**Your task**
Output exactly the span of lines that begins at the line containing "cad_parts[node].hide_render = cad_parts[node].hide_viewport" and ends at the line containing "return np.array(low + high) / 2", both lines included.

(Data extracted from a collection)
--*--
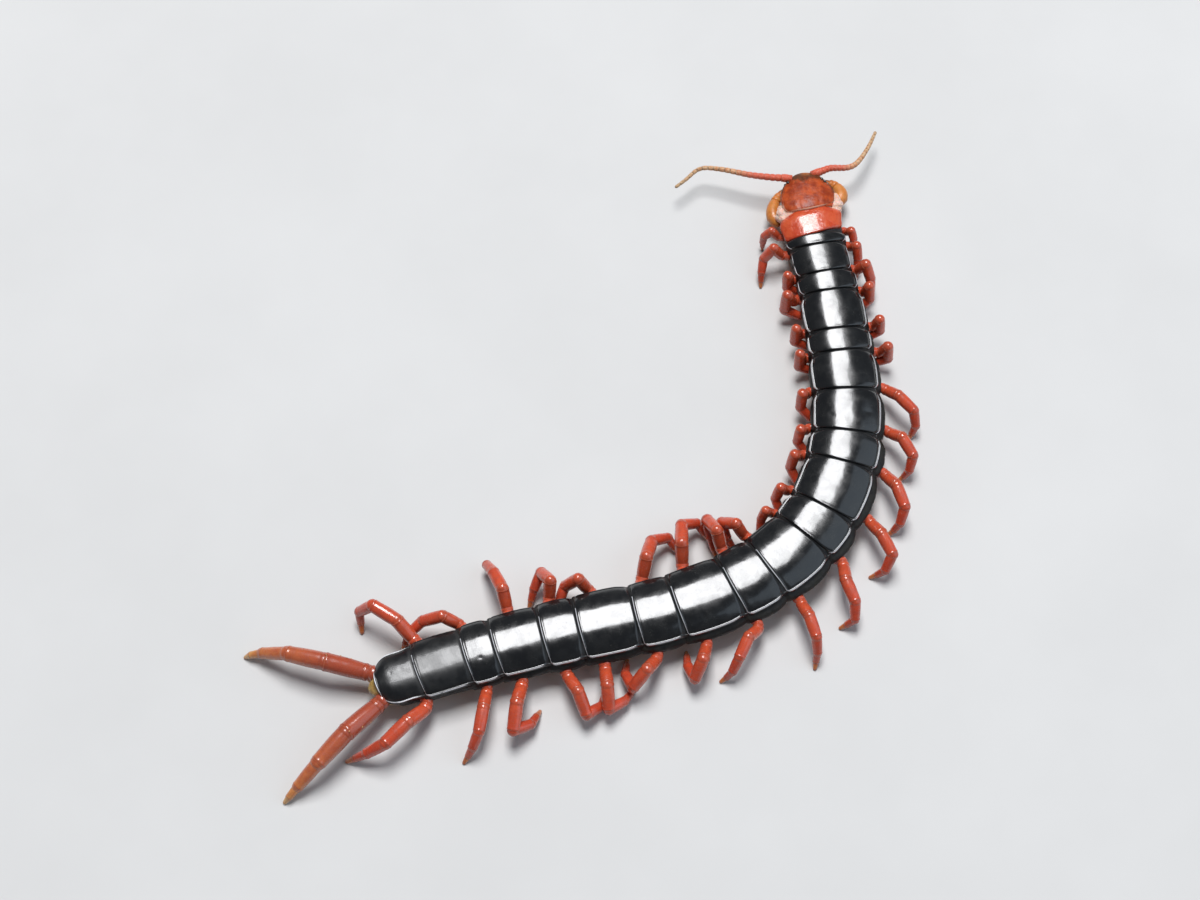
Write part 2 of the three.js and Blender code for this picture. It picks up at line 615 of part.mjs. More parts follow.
function fang(side) {
  const path = FANG_PATHS[side > 0 ? 'left' : 'right'];
  const points = path.map(([aside, behind, height]) => (
    place(HEAD_LENGTH + behind, side * aside, height)));
  const frame = station(HEAD_LENGTH + path[0][1]);
  const stops = points.map((point, i) => {
    const before = points[Math.max(i - 1, 0)];
    const after = points[Math.min(i + 1, points.length - 1)];
    const normal = i === 0
      ? frame.left.clone().multiplyScalar(side)
      : after.clone().sub(before).normalize();
    return { point, normal, radius: path[i][3] };
  });
  return tube(stops, FANG_SIDES);
}

// The whole animal, one mesh for each named piece
const centipede = new THREE.Group();

function add(name, geometry, color, roughness = 0.35) {
  const material = new THREE.MeshStandardMaterial({ color, roughness, metalness: 0 });
  const mesh = new THREE.Mesh(geometry, material);
  mesh.name = name;
  centipede.add(mesh);
}

const two = (number) => String(number).padStart(2, '0');

add('head', head(), COLOURS.head);
add('antenna_left', feeler(LEFT_FEELER), COLOURS.feeler, 0.6);
add('antenna_right', feeler(RIGHT_FEELER), COLOURS.feeler, 0.6);
add('forcipule_base', fangBase(), COLOURS.fangBase);
add('forcipule_left', fang(1), COLOURS.fang);
add('forcipule_right', fang(-1), COLOURS.fang);
add('trunk_01', trunkLength([1]), COLOURS.firstPlate);
for (let number = 2; number < PLATES.length; number += 2) {
  const name = `trunk_${two(number)}_${two(number + 1)}`;
  add(name, trunkLength([number, number + 1]), COLOURS.plate, 0.2);
}
for (let number = 1; number < PLATES.length; number += 1) {
  add(`leg_${two(number)}_left`, walkingLeg(number, 1), COLOURS.leg);
  add(`leg_${two(number)}_right`, walkingLeg(number, -1), COLOURS.leg);
}
add(`leg_${PLATES.length}_left`, tailLeg(1), COLOURS.tailLeg);
add(`leg_${PLATES.length}_right`, tailLeg(-1), COLOURS.tailLeg);

// The origin lies on the floor below the middle of the animal's bounding box
const bounds = new THREE.Box3().setFromObject(centipede);
const middle = bounds.getCenter(new THREE.Vector3());
centipede.position.set(-middle.x, -middle.y, -bounds.min.z);

export default centipede;
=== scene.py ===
# Giant centipede, still and life size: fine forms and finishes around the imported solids
import math

import bpy
import numpy as np
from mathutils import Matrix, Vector, noise


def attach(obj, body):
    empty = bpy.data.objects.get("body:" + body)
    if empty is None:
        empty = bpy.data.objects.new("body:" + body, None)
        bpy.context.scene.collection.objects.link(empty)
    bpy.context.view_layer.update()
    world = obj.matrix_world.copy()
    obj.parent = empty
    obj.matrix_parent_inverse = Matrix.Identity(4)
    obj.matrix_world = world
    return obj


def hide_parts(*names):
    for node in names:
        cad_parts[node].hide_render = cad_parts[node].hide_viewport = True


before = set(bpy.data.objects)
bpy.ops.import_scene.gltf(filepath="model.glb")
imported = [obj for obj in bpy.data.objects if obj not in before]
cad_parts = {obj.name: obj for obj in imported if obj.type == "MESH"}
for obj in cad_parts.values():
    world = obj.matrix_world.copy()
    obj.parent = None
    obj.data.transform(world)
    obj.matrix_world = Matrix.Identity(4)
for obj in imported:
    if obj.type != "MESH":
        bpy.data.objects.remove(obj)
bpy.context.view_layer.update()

# Sizes are millimetres in the drawing of the animal, whose zero lies under the camera's aim
MM = 0.001
ORIGIN = np.array([-1.965, -0.566, 0.0])  # floor point below the middle of the animal's box

# Middle line of the body seen from above, from the front of the head to the last plate
SPINE = [
    (35.6, 50.5), (36.0, 42.8), (37.1, 36.0), (38.8, 27.0), (40.2, 16.0),
    (40.9, 6.0), (39.9, -3.5), (36.3, -13.0), (30.2, -20.6), (21.5, -26.4),
    (11.0, -30.4), (0.0, -33.0), (-12.0, -35.8), (-24.0, -39.3), (-35.4, -43.2),
]
HEAD_LENGTH = 7.7

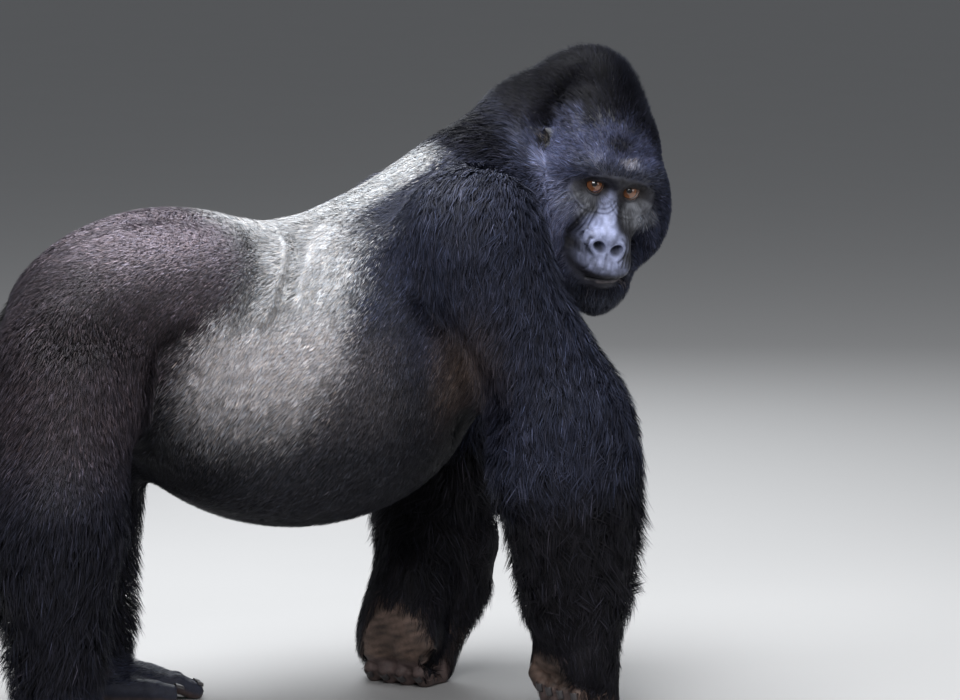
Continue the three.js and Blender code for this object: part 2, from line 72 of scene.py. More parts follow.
HEAD_AXES = turned_axes(-94, 13, 12.8)  # the brow, eyes and nose, which lean further over
SKULL_AXES = turned_axes(-91, 13, 5)  # the skull, muzzle and jaw, which lean less


def box_centre(node):
    low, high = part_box(node)
    return np.array(low + high) / 2


EYE_CENTRES = {RIGHT: box_centre("eye_right"), LEFT: box_centre("eye_left")}
HEAD_ORIGIN = (EYE_CENTRES[RIGHT] + EYE_CENTRES[LEFT]) / 2 + SKULL_AXES[:, 1] * EYE_FORWARD * MM
MIDLINE = HEAD_ORIGIN[0] - HEAD_LEFT
RUMP = HEAD_ORIGIN[1] + HEAD_FORWARD


def at(forward, left, up):
    """A place given in the body's axes, in the frame's axes."""
    return np.array([left + MIDLINE, RUMP - forward, up])


def body_places(points):
    """Forward, left and up of points given in the frame's axes."""
    return RUMP - points[:, 1], points[:, 0] - MIDLINE, points[:, 2]


def on_side(points, side):
    """Which points, given in the frame's axes, are on one side of the midline."""
    return points[:, 0] * side > MIDLINE * side


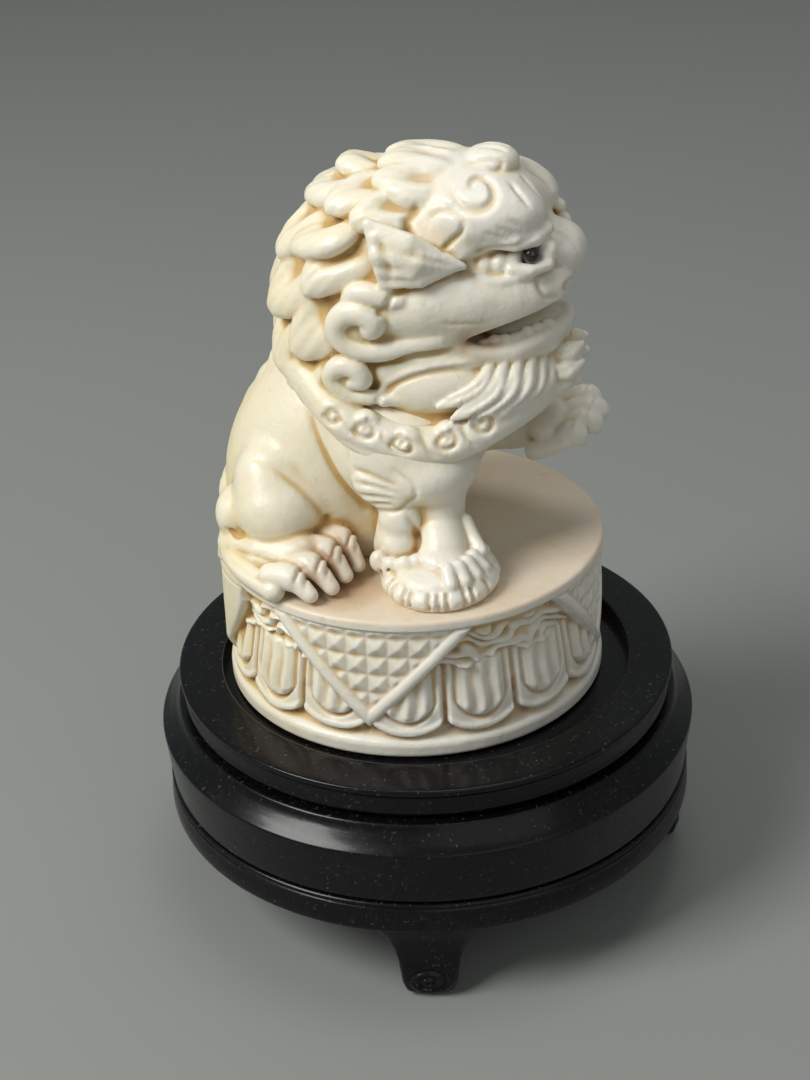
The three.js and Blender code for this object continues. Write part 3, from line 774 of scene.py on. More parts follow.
def closed_tube(rows, poles=None):
    """A grid of points, rows of a ring each, as a closed skin: the last row joins the first, or
    with poles, a point at each end closes it. Returns points, quads and triangles."""
    count, columns = rows.shape[:2]
    points = rows.reshape(-1, 3)
    quads = grid_faces(count, columns, poles is None)
    triangles = np.zeros((0, 3), int)
    if poles is not None:
        points = np.vstack([points, poles])
        first, last = np.arange(columns), (count - 1) * columns + np.arange(columns)
        triangles = np.vstack([
            fan_faces(first[::-1], len(points) - 2), fan_faces(last, len(points) - 1)
        ])
    if volume_of(points, quads) + volume_of(points, triangles) < 0:
        quads, triangles = quads[:, ::-1], triangles[:, ::-1]
    return points, quads, triangles


def make_piece(name, skin_of, material, body, nodes, attributes=None):
    points, quads, triangles = skin_of
    mesh = bpy.data.meshes.new(name)
    mesh.vertices.add(len(points))
    mesh.vertices.foreach_set("co", (points * MM).astype(np.float32).ravel())
    corners = np.concatenate([quads.ravel(), triangles.ravel()]).astype(np.int32)
    starts = np.concatenate([
        4 * np.arange(len(quads)), 4 * len(quads) + 3 * np.arange(len(triangles))
    ])
    mesh.loops.add(len(corners))
    mesh.loops.foreach_set("vertex_index", corners)
    mesh.polygons.add(len(starts))
    mesh.polygons.foreach_set("loop_start", starts.astype(np.int32))
    mesh.update(calc_edges=True)
    mesh.validate()
    mesh.shade_smooth()
    for label, values in (attributes or {}).items():
        attribute = mesh.attributes.new(label, "FLOAT", "POINT")
        attribute.data.foreach_set("value", np.asarray(values, np.float32))
    mesh.materials.append(material)
    piece = bpy.data.objects.new(name, mesh)
    bpy.context.scene.collection.objects.link(piece)
    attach(piece, body)
    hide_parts(*nodes)
    return piece


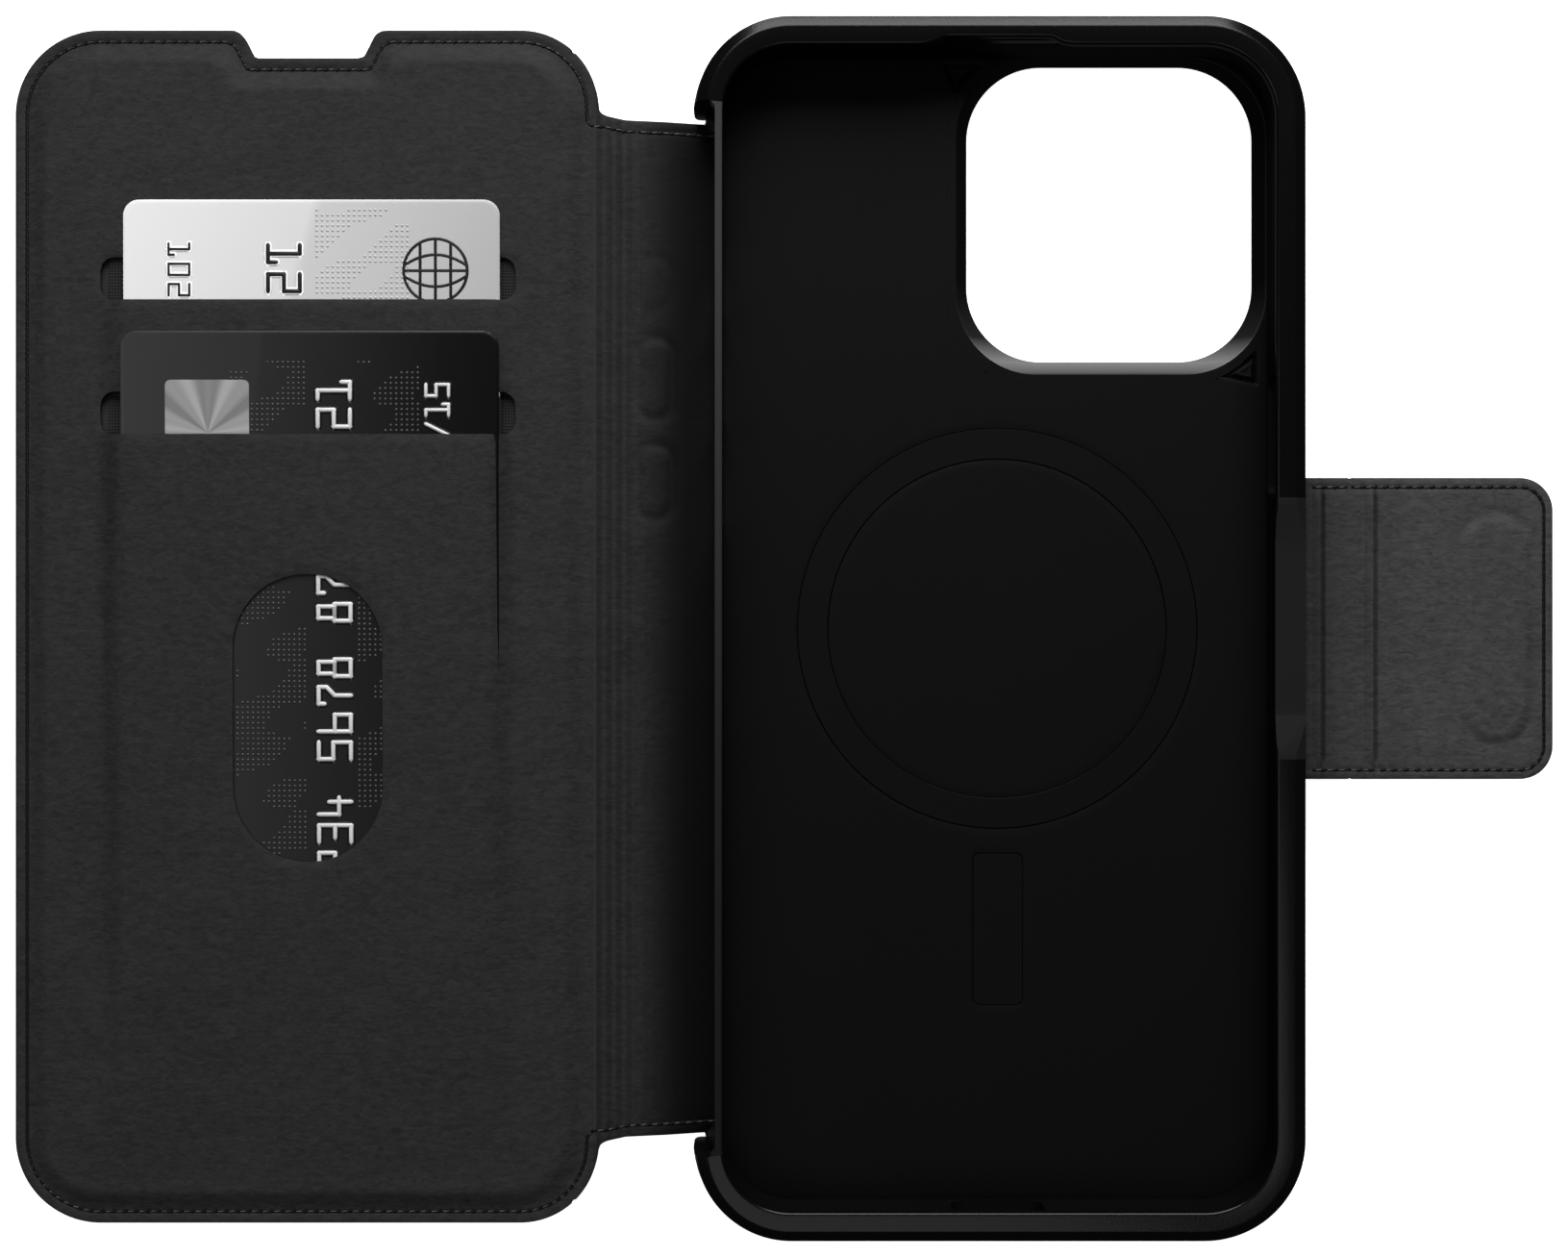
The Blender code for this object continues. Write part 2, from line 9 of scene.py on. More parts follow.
--*--
**Correct answer**
        cad_parts[node].hide_render = cad_parts[node].hide_viewport = True


before = set(bpy.data.objects)
bpy.ops.import_scene.gltf(filepath="model.glb")
imported = [obj for obj in bpy.data.objects if obj not in before]
cad_parts = {obj.name: obj for obj in imported if obj.type == "MESH"}
for obj in cad_parts.values():
    world = obj.matrix_world.copy()
    obj.parent = None
    obj.data.transform(world)
    obj.matrix_world = Matrix.Identity(4)
for obj in imported:
    if obj.type != "MESH":
        bpy.data.objects.remove(obj)
bpy.context.view_layer.update()

# Sizes are millimetres in the drawing of the animal, whose zero lies under the camera's aim
MM = 0.001
ORIGIN = np.array([-1.965, -0.566, 0.0])  # floor point below the middle of the animal's box

# Middle line of the body seen from above, from the front of the head to the last plate
SPINE = [
    (35.6, 50.5), (36.0, 42.8), (37.1, 36.0), (38.8, 27.0), (40.2, 16.0),
    (40.9, 6.0), (39.9, -3.5), (36.3, -13.0), (30.2, -20.6), (21.5, -26.4),
    (11.0, -30.4), (0.0, -33.0), (-12.0, -35.8), (-24.0, -39.3), (-35.4, -43.2),
]
HEAD_LENGTH = 7.7

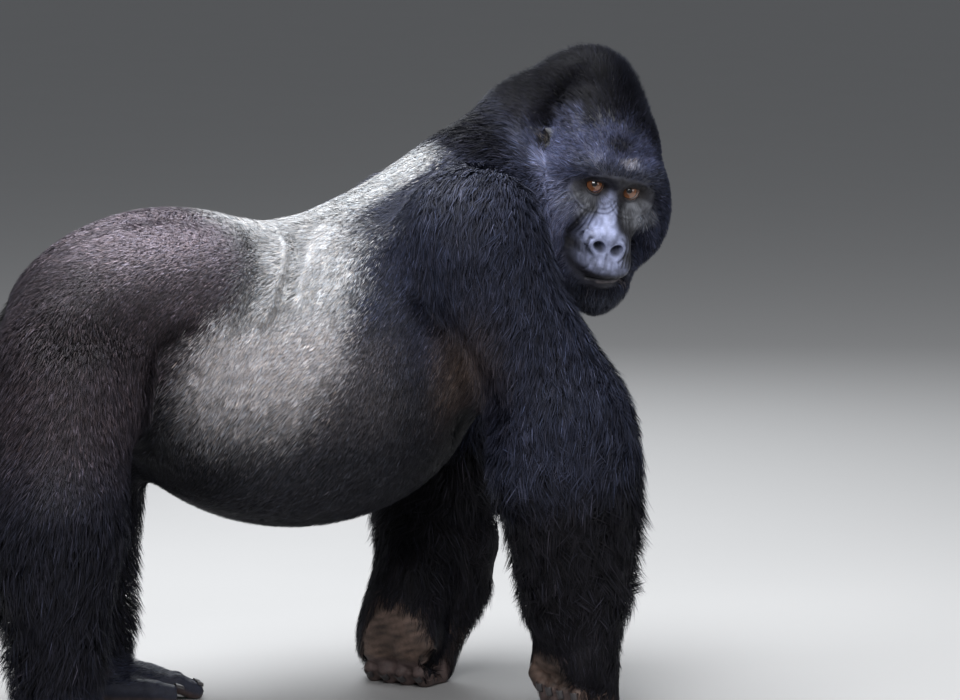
Continue the three.js and Blender code for this object: part 2, from line 72 of scene.py. More parts follow.
HEAD_AXES = turned_axes(-94, 13, 12.8)  # the brow, eyes and nose, which lean further over
SKULL_AXES = turned_axes(-91, 13, 5)  # the skull, muzzle and jaw, which lean less


def box_centre(node):
    low, high = part_box(node)
    return np.array(low + high) / 2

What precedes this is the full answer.